Дело в том, что у нас с Беллой было очень мало денег. Американский гонорар мы еще не получили и понадеялись на Чеслава и Томаса. Но оказалось, что Чеслав обладал лишь большой бутылкой американского виски «Джон Даниэлс», а денег у него не было. Чеслав поставил бутылку на стол и предложил выпить за Беллу. Я пришел в отчаянье, понимая, что пить без закуски нельзя. И, почти не имея денег, бросился заказывать закуску — четыре крошечных порции китайских пельменей. Когда вечер продолжил свое плавное течение, я понял, что этого недостаточно, и заказал еще четыре порции пельменей. Но и этого оказалось мало. Правда, Белла от продолжения трапезы отказалась, но, тем не менее, я заказал еще три порции. Отчетливо помню, что съели мы одиннадцать порций китайских пельменей. Бутылка виски подходила к концу, а все разгоравшийся спор продолжался.
Самой животрепещущей темой разговоров эмигрантов был вопрос об отношениях свободной личности с тоталитарной властью и связанной с этим проблеме эмиграции. Был он болезненным и для Чеслава Милоша и Томаса Венцловы. Милош эмигрировал из Польши уже давно, а Венцлова как раз в это время решил не возвращаться в Советский Союз. Мы же с Беллой не хотели эмигрировать. Я уже говорил о том, что мы были очень близки с нашими друзьями, писателями-диссидентами, но более всего нас интересовали художественные ценности, и мы им беззаветно служили. Мы считали правильным жить и работать на родине и разделить ее судьбу.
Мы с Беллой выработали собственную тактику. Если мы считаем правильным сделать какой-то шаг, имеющий политический резонанс, то мы вольны и должны это сделать, а власть пусть сама думает о мере наказания. Так позднее произошло знаменитое заступничество Беллы за Андрея Дмитриевича Сахарова, за Войновича, Копелева, Владимова. Мы не хотим уезжать. Если же власти решат выслать нас насильно, то мы будем к этому готовы. Мы не скрывали своей позиции. И почти каждое застолье с друзьями, эмигрировавшими из страны, кончалось спором об отношениях творца с властью и проблеме отъезда.
И в этот раз возник ожесточенный спор между Чеславом и Томасом с одной стороны и нами с Беллой — с другой. Речь неожиданно зашла о судьбе Блока. Чеслав и Томас доказывали, что Блок сотрудничал с властями, а мы с Беллой яростно защищали Блока.

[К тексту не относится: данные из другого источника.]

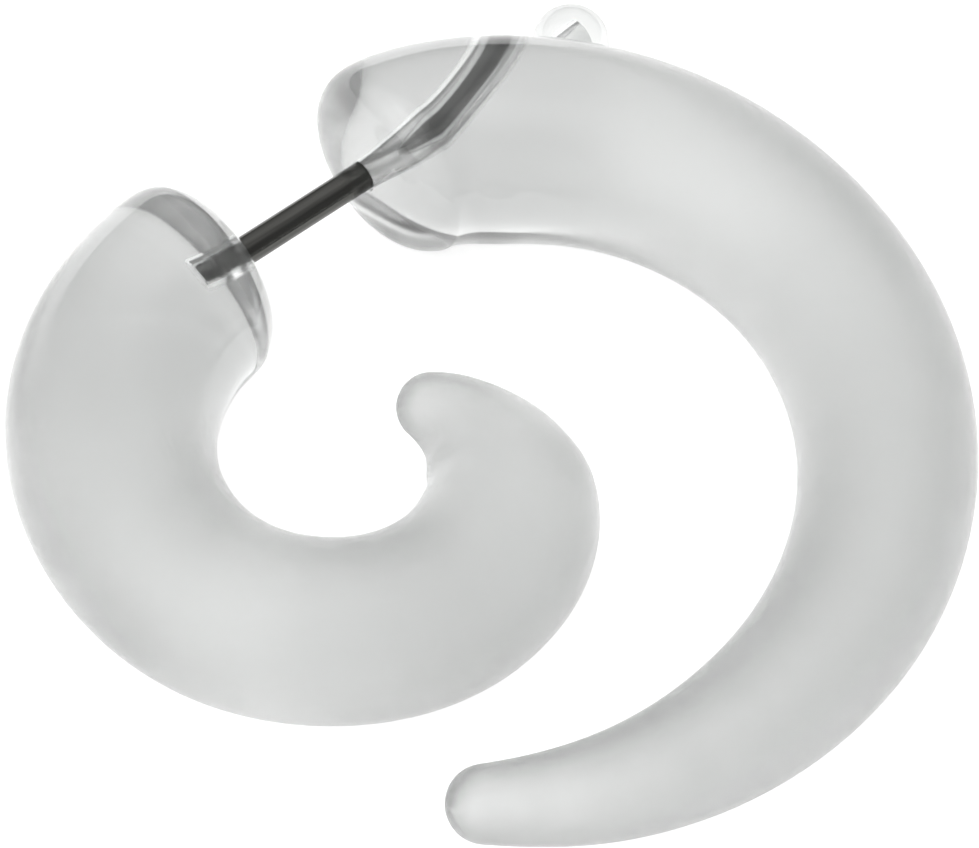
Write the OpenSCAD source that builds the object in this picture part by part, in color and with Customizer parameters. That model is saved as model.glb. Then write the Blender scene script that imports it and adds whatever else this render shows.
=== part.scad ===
// Fake gauge spiral earring: a clear acrylic spiral bar cut in two, on a straight steel post with a screw-on ball.
// Millimetres. The earring lies on its side: +X runs along the post from the front half to the back half, +Z is up,
// and the origin is at the bottom centre of the whole earring's box.

/* [Spiral] */
// Distance from the spiral's centre to the middle of the bar at the cut
cut_distance = 10.4; // [9:0.1:12]
// How many times further out the bar lies after each turn
turn_growth = 2.58; // [2.3:0.01:2.9]
// Direction of the cut seen from the spiral's centre, measured from the post
cut_angle = 77; // [72:1:82]
// Thickness of the round bar at the cut
bar_d = 8.1; // [7.9:0.1:9]
// Distance along the post from the middle of the cut to the front half's flat face
front_trim = 0.15; // [0.05:0.05:0.6]
// Distance along the post from the middle of the cut to the back half's flat face
back_trim = 0.05; // [0.05:0.05:0.6]
// How far the rounded rim of each flat face reaches along the bar
rim_depth = 2; // [1:0.1:2.5]
// How far the rounded rim reaches in from the side of the bar
rim_width = 3.3; // [1:0.1:3.3]

/* [Post and ball] */
// Gap between the two flat faces
lobe_gap = 6.7; // [5:0.1:11]
// Thickness of the post
post_d = 1.15; // [0.8:0.05:1.6]
// Thickness of the post's thinner ends: one is glued in the front half, the other runs through the back half
stub_d = 0.8; // [0.6:0.05:1]
// Distance from the back half's flat face to the ball's centre
ball_reach = 11; // [10:0.1:11.5]
// Diameter of the ball
ball_d = 3.1; // [2.5:0.1:4]

/* [Holes] */
// Diameter of the front half's blind hole
socket_d = 0.95; // [0.9:0.05:1.2]
// Depth of the front half's blind hole
socket_depth = 2.1; // [1.2:0.1:3]
// Diameter of the hole through the back half
hole_d = 1.25; // [1.25:0.05:1.8]
// Diameter of the seat that is cut in the back half for the ball
seat_d = 3.6; // [3.4:0.1:4.4]

/* [Hidden] */

// Columns of the tables of sections
TURN = 0;
INSET = 1;
SHARE = 2;
// A row per section from the cut to the tip: degrees of turn from the cut, inset from the spiral towards its centre
// in millimetres, and thickness as a share of bar_d
front_sections = [
    [0, 0, 1],
    [-40, 0, 0.97],
    [-80, 0, 0.875],
    [-110, 0, 0.825],
    [-145, 0.18, 0.81],
    [-190, 0.14, 0.825],
    [-215, 0.13, 0.815],
    [-235, 0.22, 0.745],
    [-250, 0.52, 0.64],
    [-270, 0.8, 0.47],
    [-296, 1.1, 0.3],
];
back_sections = [
    [0, 0, 1],
    [14, -0.2, 0.985],
    [32, 0, 1],
    [60, 0, 0.955],
    [90, 0, 0.89],
    [120, 0, 0.84],
    [150, 0, 0.755],
    [175, 0, 0.625],
    [195, 0.05, 0.475],
    [211, 0.33, 0.335],
];

sides = 36;
section_step = 5.5;
rim_rings = 7;
// Power of the superellipse that the rim follows
rim_power = 2.5;
tip_rings = 6;
// Over this much turn from the cut, the sections lean from square to the post to square to the bar
lean_turn = 30;
// Clearances
post_end_gap = 0.1;
shoulder_gap = 0.05;
// How far the thick part of the post reaches into the back half
shoulder_reach = 0.3;
ball_hole_clearance = 0.05;
seat_clearance = 0.15;
// How far the post and the ball's hole reach past the ball's centre
post_past_ball = -0.7;
hole_past_ball = 0.4;
round_fn = 64;

rise = atan(ln(turn_growth) / (2 * PI));
// The back half lies this far along the post from where it would close the spiral
spread = lobe_gap - front_trim - back_trim;
cut_point = spiral_point(0, 0);
post_y = cut_point.y;
face_x = cut_point.x - front_trim;
back_face_x = face_x + lobe_gap;
shoulder_x = face_x + shoulder_gap;
ball_x = back_face_x + ball_reach;

// Middle of the bar, seen from the spiral's centre
function spiral_distance(turn) = cut_distance * pow(turn_growth, turn / 360);
function spiral_point(turn, inset) =
    (spiral_distance(turn) - inset) * [cos(cut_angle - turn), sin(cut_angle - turn)];

// Smooth curve through one column of a table, at a given turn
function row_of(table, turn, i = 0) =
    i >= len(table) - 2 || abs(turn) < abs(table[i + 1][TURN]) ? i : row_of(table, turn, i + 1);
function slope(table, column, i) =
    let (a = max(i - 1, 0), b = min(i + 1, len(table) - 1))
    (table[b][column] - table[a][column]) / (table[b][TURN] - table[a][TURN]);
function column_at(table, column, turn) =
    let (
        i = row_of(table, turn),
        span = table[i + 1][TURN] - table[i][TURN],
        t = (turn - table[i][TURN]) / span,
        s = 1 - t
    )
    s * s * (1 + 2 * t) * table[i][column] + t * t * (1 + 2 * s) * table[i + 1][column]
    + s * s * t * span * slope(table, column, i) - t * t * s * span * slope(table, column, i + 1);

// A section of the bar: middle x, middle y, direction of the bar, radius
function section(table, turn) =
    let (
        p = spiral_point(turn, column_at(table, INSET, turn)),
        along = rise + cut_angle - 90 - turn,
        lean = max(0, 1 - abs(turn) / lean_turn)
    )
    [p.x, p.y, along * (1 - lean * lean), bar_d / 2 * column_at(table, SHARE, turn)];

// Sections of one half: the face's rounded rim, the bar, and the round tip. way is -1 in the front half, 1 in the back
function face_distance(way) = way < 0 ? front_trim : back_trim;
function turn_after(step) = step / cut_distance * 180 / PI;
function rim(table, way) =
    [for (k = [0:rim_rings - 1])
        let (
            a = 90 * k / rim_rings,
            inwards = 1 - pow(cos(a), 2 / rim_power),
            outwards = 1 - pow(sin(a), 2 / rim_power),
            step = way * (face_distance(way) + rim_depth * inwards),
            s = section(table, turn_after(step))
        )
        [cut_point.x + step, s.y, s[2] * inwards, s[3] - rim_width * outwards]];
function bar(table, way) =
    let (
        first = way * turn_after(face_distance(way) + rim_depth),
        last = table[len(table) - 1][TURN],
        steps = ceil(abs(last - first) / section_step)
    )
    [for (k = [0:steps]) section(table, first + (last - first) * k / steps)];
function tip(end, before, way) =
    let (
        run = norm([end.x - before.x, end.y - before.y]),
        taper = atan((before[3] - end[3]) / run),
        r = end[3] / cos(taper)
    )
    [for (k = [1:tip_rings])
        let (a = taper + (90 - taper) * k / tip_rings, d = way * r * (sin(a) - sin(taper)))
        [end.x + d * cos(end[2]), end.y + d * sin(end[2]), end[2], r * cos(a)]];
function half_sections(table, way) =
    let (b = bar(table, way), n = len(b))
    concat(rim(table, way), b, tip(b[n - 1], b[n - 2], way));

function ring(s) =
    [for (k = [0:sides - 1])
        let (a = 360 * k / sides)
        [s.x - s[3] * cos(a) * sin(s[2]), s.y + s[3] * cos(a) * cos(s[2]), s[3] * sin(a)]];
// All rings but the last, which has no size, and that one's middle
function sweep_points(rows) =
    let (n = len(rows) - 1)
    concat([for (i = [0:n - 1]) each ring(rows[i])], [[rows[n].x, rows[n].y, 0]]);
function sweep_faces(rings) =
    concat(
        [[for (k = [0:sides - 1]) k]],
        [for (i = [0:rings - 2], k = [0:sides - 1])
            let (a = i * sides, b = a + sides, j = (k + 1) % sides)
            each [[a + k, b + k, b + j], [a + k, b + j, a + j]]],
        [for (k = [0:sides - 1])
            let (a = (rings - 1) * sides)
            [a + k, rings * sides, a + (k + 1) % sides]]
    );
function turned(faces) = [for (f = faces) [for (k = [len(f) - 1:-1:0]) f[k]]];

front_rows = half_sections(front_sections, -1);
back_rows = half_sections(back_sections, 1);
front_points = sweep_points(front_rows);
back_points = sweep_points(back_rows);
bar_z = max([for (s = concat(front_rows, back_rows)) s[3]]);

// Box of the whole earring, seen from the spiral's centre
low_x = min([for (p = front_points) p.x]);
high_x = max([for (p = back_points) p.x + spread]);
low_y = min([for (p = concat(front_points, back_points)) p.y]);
high_y = max(post_y + ball_d / 2, max([for (p = concat(front_points, back_points)) p.y]));
place = [-(low_x + high_x) / 2, -(low_y + high_y) / 2, bar_z];

// A round bar along +X that starts at x
module along_post(d, x, length) {
    translate([x, post_y, 0]) rotate([0, 90, 0]) cylinder(d = d, h = length, $fn = round_fn);
}

module front_half() {
    color([0.9, 0.92, 0.92, 0.5]) translate(place) difference() {
        polyhedron(points = front_points, faces = sweep_faces(len(front_rows) - 1), convexity = 6);
        along_post(socket_d, face_x - socket_depth, socket_depth + 1);
    }
}

module back_half() {
    color([0.9, 0.92, 0.92, 0.5]) translate(place) difference() {
        translate([spread, 0, 0])
            polyhedron(points = back_points, faces = turned(sweep_faces(len(back_rows) - 1)), convexity = 6);
        along_post(hole_d, back_face_x - 1, ball_reach);
        along_post(seat_d, ball_x - ball_d / 2 - seat_clearance, ball_reach);
    }
}

module post() {
    start = face_x - socket_depth + post_end_gap;
    color([0.35, 0.35, 0.34]) translate(place) {
        along_post(stub_d, start, ball_x + post_past_ball - start);
        along_post(post_d, shoulder_x, back_face_x + shoulder_reach - shoulder_x);
    }
}

module ball() {
    color([0.92, 0.94, 0.95, 0.5]) translate(place) difference() {
        translate([ball_x, post_y, 0]) sphere(d = ball_d, $fn = round_fn);
        along_post(stub_d + 2 * ball_hole_clearance, ball_x - ball_d, ball_d + hole_past_ball);
    }
}

front_half();
post();
back_half();
ball();
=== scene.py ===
# Looks of a clear spiral fake gauge earring that lies on a pale floor: two clear halves, a steel post and a
# ball. Metres. +X runs along the post from the front half to the back half, +Z is up.
import math

import bmesh
import bpy
import numpy as np
from mathutils import Matrix, Vector


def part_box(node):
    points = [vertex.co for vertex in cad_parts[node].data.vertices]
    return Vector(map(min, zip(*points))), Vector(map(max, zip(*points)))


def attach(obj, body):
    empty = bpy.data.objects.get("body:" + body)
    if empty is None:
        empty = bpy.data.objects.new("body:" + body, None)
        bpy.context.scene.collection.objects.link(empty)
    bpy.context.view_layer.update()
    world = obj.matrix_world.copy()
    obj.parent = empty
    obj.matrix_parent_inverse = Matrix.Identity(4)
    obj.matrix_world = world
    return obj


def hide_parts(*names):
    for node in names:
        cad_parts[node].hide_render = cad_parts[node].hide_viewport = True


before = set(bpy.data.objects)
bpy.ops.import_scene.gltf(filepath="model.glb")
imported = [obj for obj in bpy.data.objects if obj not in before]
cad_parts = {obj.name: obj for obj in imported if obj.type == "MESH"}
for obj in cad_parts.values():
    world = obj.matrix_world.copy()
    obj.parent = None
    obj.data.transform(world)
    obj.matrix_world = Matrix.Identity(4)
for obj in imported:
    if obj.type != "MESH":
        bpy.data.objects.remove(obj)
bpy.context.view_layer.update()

MM = 0.001

# Driving sizes, as in the part. A trim is the distance from the middle of the cut to a half's face. The rim
# of each face is rounded: its depth is along the bar, its width is inwards from the bar's side, and it
# follows a superellipse of the given power.
CUT_DISTANCE = 10.4 * MM
TURN_GROWTH = 2.58
CUT_ANGLE = 77
BAR_D = 8.1 * MM
FRONT_TRIM = 0.15 * MM
BACK_TRIM = 0.05 * MM
RIM_DEPTH = 2 * MM
RIM_WIDTH = 3.3 * MM
RIM_POWER = 2.5
LOBE_GAP = 6.7 * MM
POST_D = 1.15 * MM
BALL_REACH = 11 * MM
BALL_D = 3.1 * MM
STUB_D = 0.8 * MM
SOCKET_D = 0.95 * MM
SOCKET_DEPTH = 2.1 * MM
SHOULDER_GAP = 0.05 * MM
SHOULDER_REACH = 0.3 * MM
HOLE_D = 1.25 * MM
SEAT_D = 3.6 * MM
SEAT_CLEARANCE = 0.15 * MM
BALL_HOLE_CLEARANCE = 0.05 * MM
POST_END_GAP = 0.1 * MM
POST_PAST_BALL = -0.7 * MM
HOLE_PAST_BALL = 0.4 * MM

# Columns of the tables of sections: degrees of turn from the cut, inset from the spiral in millimetres, and
# thickness as a share of BAR_D
TURN = 0
INSET = 1
SHARE = 2
FRONT_SECTIONS = [
    (0, 0, 1),
    (-40, 0, 0.97),
    (-80, 0, 0.875),
    (-110, 0, 0.825),
    (-145, 0.18, 0.81),
    (-190, 0.14, 0.825),
    (-215, 0.13, 0.815),
    (-235, 0.22, 0.745),
    (-250, 0.52, 0.64),
    (-270, 0.8, 0.47),
    (-296, 1.1, 0.3),
]
BACK_SECTIONS = [
    (0, 0, 1),
    (14, -0.2, 0.985),
    (32, 0, 1),
    (60, 0, 0.955),
    (90, 0, 0.89),
    (120, 0, 0.84),
    (150, 0, 0.755),
    (175, 0, 0.625),
    (195, 0.05, 0.475),
    (211, 0.33, 0.335),
]

# Over this much turn from the cut, the sections lean from square to the post to square to the bar
LEAN_TURN = 30

# Fineness of the meshes
SIDES = 128
SECTION_STEP = 1.4
RIM_RINGS = 32
TIP_RINGS = 24
POST_SIDES = 64
POST_RINGS = 40
STUB_END_STEP = 15
SOCKET_RINGS = 12
FACE_RINGS = 8
CUTTER_SIDES = 96
BALL_SIDES = 96
BALL_RINGS = 48
BALL_HOLE_RINGS = 10

# Small details: the bevel of edges, the rounding of the post's end in the front half, and the screw thread
BEVEL = 0.05 * MM
STUB_ROUND = 0.3 * MM
THREAD_PITCH = 0.25 * MM
THREAD_DEPTH = 0.04 * MM
THREAD_LENGTH = 1.1 * MM
THREAD_RUN_OUT = 0.3 * MM
STEPS_PER_PITCH = 8

# Most of a noise lies between these values
NOISE_RANGE = (0.3, 0.7)
ACRYLIC_IOR = 1.49
ACRYLIC_TRANSMISSION = 0.95
# The acrylic's and the ball's grey base colours are painted shade: the clear acrylic is greyed to stand in
# for the dimmer surroundings seen through it
ACRYLIC_PAINTED_SHADE = (0.62, 0.628, 0.623)
BALL_PAINTED_SHADE = (0.75, 0.758, 0.753)
# Brightness of the acrylic's darkest clouds as a share of its base colour (painted shade), and the clouds'
# and the haze's fineness
CLOUD_SHADE = 0.96
CLOUD_SCALE = 150
HAZE_SCALE = 900
HAZE_ROUGHNESS = (0.08, 0.1)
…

Известно, что в 1917 году Блок работал в Чрезвычайной следственной комиссии, учрежденной Временным правительством для расследования «противозаконных по должности действий бывших министров, главноуправляющих и прочих высших должностных лиц», редактировал стенографический отчет комиссии. После Октября он какое-то время надеялся на возможность сотрудничества интеллигенции с большевиками, на вопрос анкеты: «Может ли интеллигенция работать с большевиками» ответил: «Может и обязана». И Белла, и я были совершенно уверены в чистоте и наивности Блока и в его невиновности. А наши оппоненты обвиняли Блока — не столько в силу самих фактов, сколько исходя из современных политических реалий, которые отражались на их судьбе.
Мы так и не смогли прийти к мирному разрешению этого болезненного спора. Накал страстей был неистовым. Милош и Венцлова не испытывали подлинного пиетета к Блоку, да и вкладывали в свои высказывания собственные переживания по поводу взаимоотношений с властью и решения остаться на Западе. Мы понимали причины крайности их суждений. Но не могли, как ни старались, донести до них свою любовь к Блоку и свою трактовку его трагедии, трагедии человека, задохнувшегося в безвоздушном пространстве, образовавшемся в России после Октябрьского переворота.
Взглянуть на происходящее со стороны, с иронией, увидеть себя под пальмами, с холодным виски, неистово спорящими о месте поэта в России, никто из нас не мог.
Белла хорошо помнила этот разговор:
К счастью, яростный спор не разрушил наших отношений с этими замечательными людьми.